Begin GIVEN MATERIAL
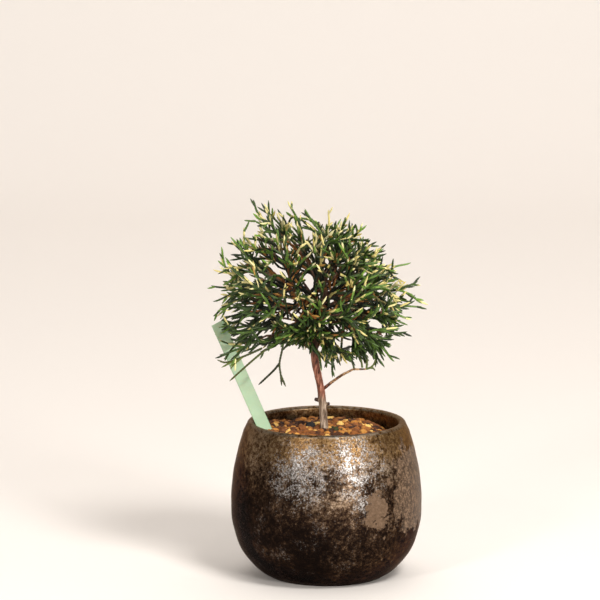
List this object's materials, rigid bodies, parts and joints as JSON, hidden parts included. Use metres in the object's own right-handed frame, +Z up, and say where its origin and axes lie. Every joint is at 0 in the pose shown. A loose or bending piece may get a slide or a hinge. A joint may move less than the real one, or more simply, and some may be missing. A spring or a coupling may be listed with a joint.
{
  "type": "bonsai tree in a pot",
  "caption": "Small conifer bonsai with cord-like variegated foliage in a round metallic glazed pot, with a blank plant label.",
  "frame": {"origin": "on the pot's axis, on the surface that the pot stands on", "axes": "+Z up along the pot's axis, the front of the tree faces -Y, +X to the right seen from the front"},
  "size_m": [0.1106, 0.1, 0.197],
  "materials": {
    "pot_glaze": "metallic bronze and pewter glaze, glossy with crystalline flecks",
    "net_plastic": "moulded, matte",
    "akadama": "granular baked clay, matte",
    "label_plastic": "thin pale green sheet, satin",
    "bark": "reddish-brown flaking bark",
    "foliage": "scaly cord-like shoots, green with cream tips, waxy"
  },
  "bodies": {
    "root": {"pot": "pot_glaze", "drainage_net": "net_plastic", "soil": "akadama", "plant_label": "label_plastic", "trunk_and_branches": "bark", "spray_low_right_1": "foliage", "spray_low_right_2": "foliage", "spray_low_right_3": "foliage", "spray_low_left_1": "foliage", "spray_low_left_2": "foliage", "spray_low_left_3": "foliage", "spray_mid_left_1": "foliage", "spray_mid_left_2": "foliage", "spray_mid_left_3": "foliage", "spray_upper_left_1": "foliage", "spray_upper_left_2": "foliage", "spray_upper_left_3": "foliage", "spray_top_left_1": "foliage", "spray_top_left_2": "foliage", "spray_top_left_3": "foliage", "spray_top_middle_1": "foliage", "spray_top_middle_2": "foliage", "spray_leader_1": "foliage", "spray_leader_2": "foliage", "spray_top_right_1": "foliage", "spray_top_right_2": "foliage", "spray_top_right_3": "foliage", "spray_upper_right_1": "foliage", "spray_upper_right_2": "foliage", "spray_upper_right_3": "foliage", "spray_mid_right_1": "foliage", "spray_mid_right_2": "foliage", "spray_mid_right_3": "foliage", "spray_inner_right_1": "foliage", "spray_inner_right_2": "foliage", "spray_front_low_1": "foliage", "spray_front_low_2": "foliage", "spray_front_left_1": "foliage", "spray_front_left_2": "foliage", "spray_front_right_1": "foliage", "spray_front_right_2": "foliage", "spray_front_middle_1": "foliage", "spray_front_middle_2": "foliage", "spray_front_middle_3": "foliage", "spray_front_high_1": "foliage", "spray_front_high_2": "foliage", "spray_back_low_1": "foliage", "spray_back_low_2": "foliage", "spray_back_left_1": "foliage", "spray_back_left_2": "foliage", "spray_back_right_1": "foliage", "spray_back_right_2": "foliage", "spray_back_middle_1": "foliage", "spray_back_middle_2": "foliage", "spray_back_middle_3": "foliage", "spray_back_high_1": "foliage", "spray_back_high_2": "foliage"}
  },
  "joints": []
}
End GIVEN MATERIAL
TASK REQUIREMENTS: Extract all of the data shown above and repeat it verbatim.

RESULT OF THIS EXERCISE:
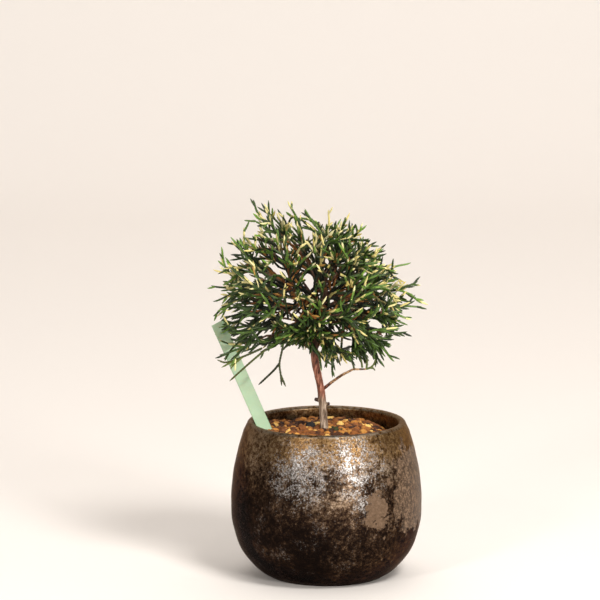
List this object's materials, rigid bodies, parts and joints as JSON, hidden parts included. Use metres in the object's own right-handed frame, +Z up, and say where its origin and axes lie. Every joint is at 0 in the pose shown. A loose or bending piece may get a slide or a hinge. A joint may move less than the real one, or more simply, and some may be missing. A spring or a coupling may be listed with a joint.
{
  "type": "bonsai tree in a pot",
  "caption": "Small conifer bonsai with cord-like variegated foliage in a round metallic glazed pot, with a blank plant label.",
  "frame": {"origin": "on the pot's axis, on the surface that the pot stands on", "axes": "+Z up along the pot's axis, the front of the tree faces -Y, +X to the right seen from the front"},
  "size_m": [0.1106, 0.1, 0.197],
  "materials": {
    "pot_glaze": "metallic bronze and pewter glaze, glossy with crystalline flecks",
    "net_plastic": "moulded, matte",
    "akadama": "granular baked clay, matte",
    "label_plastic": "thin pale green sheet, satin",
    "bark": "reddish-brown flaking bark",
    "foliage": "scaly cord-like shoots, green with cream tips, waxy"
  },
  "bodies": {
    "root": {"pot": "pot_glaze", "drainage_net": "net_plastic", "soil": "akadama", "plant_label": "label_plastic", "trunk_and_branches": "bark", "spray_low_right_1": "foliage", "spray_low_right_2": "foliage", "spray_low_right_3": "foliage", "spray_low_left_1": "foliage", "spray_low_left_2": "foliage", "spray_low_left_3": "foliage", "spray_mid_left_1": "foliage", "spray_mid_left_2": "foliage", "spray_mid_left_3": "foliage", "spray_upper_left_1": "foliage", "spray_upper_left_2": "foliage", "spray_upper_left_3": "foliage", "spray_top_left_1": "foliage", "spray_top_left_2": "foliage", "spray_top_left_3": "foliage", "spray_top_middle_1": "foliage", "spray_top_middle_2": "foliage", "spray_leader_1": "foliage", "spray_leader_2": "foliage", "spray_top_right_1": "foliage", "spray_top_right_2": "foliage", "spray_top_right_3": "foliage", "spray_upper_right_1": "foliage", "spray_upper_right_2": "foliage", "spray_upper_right_3": "foliage", "spray_mid_right_1": "foliage", "spray_mid_right_2": "foliage", "spray_mid_right_3": "foliage", "spray_inner_right_1": "foliage", "spray_inner_right_2": "foliage", "spray_front_low_1": "foliage", "spray_front_low_2": "foliage", "spray_front_left_1": "foliage", "spray_front_left_2": "foliage", "spray_front_right_1": "foliage", "spray_front_right_2": "foliage", "spray_front_middle_1": "foliage", "spray_front_middle_2": "foliage", "spray_front_middle_3": "foliage", "spray_front_high_1": "foliage", "spray_front_high_2": "foliage", "spray_back_low_1": "foliage", "spray_back_low_2": "foliage", "spray_back_left_1": "foliage", "spray_back_left_2": "foliage", "spray_back_right_1": "foliage", "spray_back_right_2": "foliage", "spray_back_middle_1": "foliage", "spray_back_middle_2": "foliage", "spray_back_middle_3": "foliage", "spray_back_high_1": "foliage", "spray_back_high_2": "foliage"}
  },
  "joints": []
}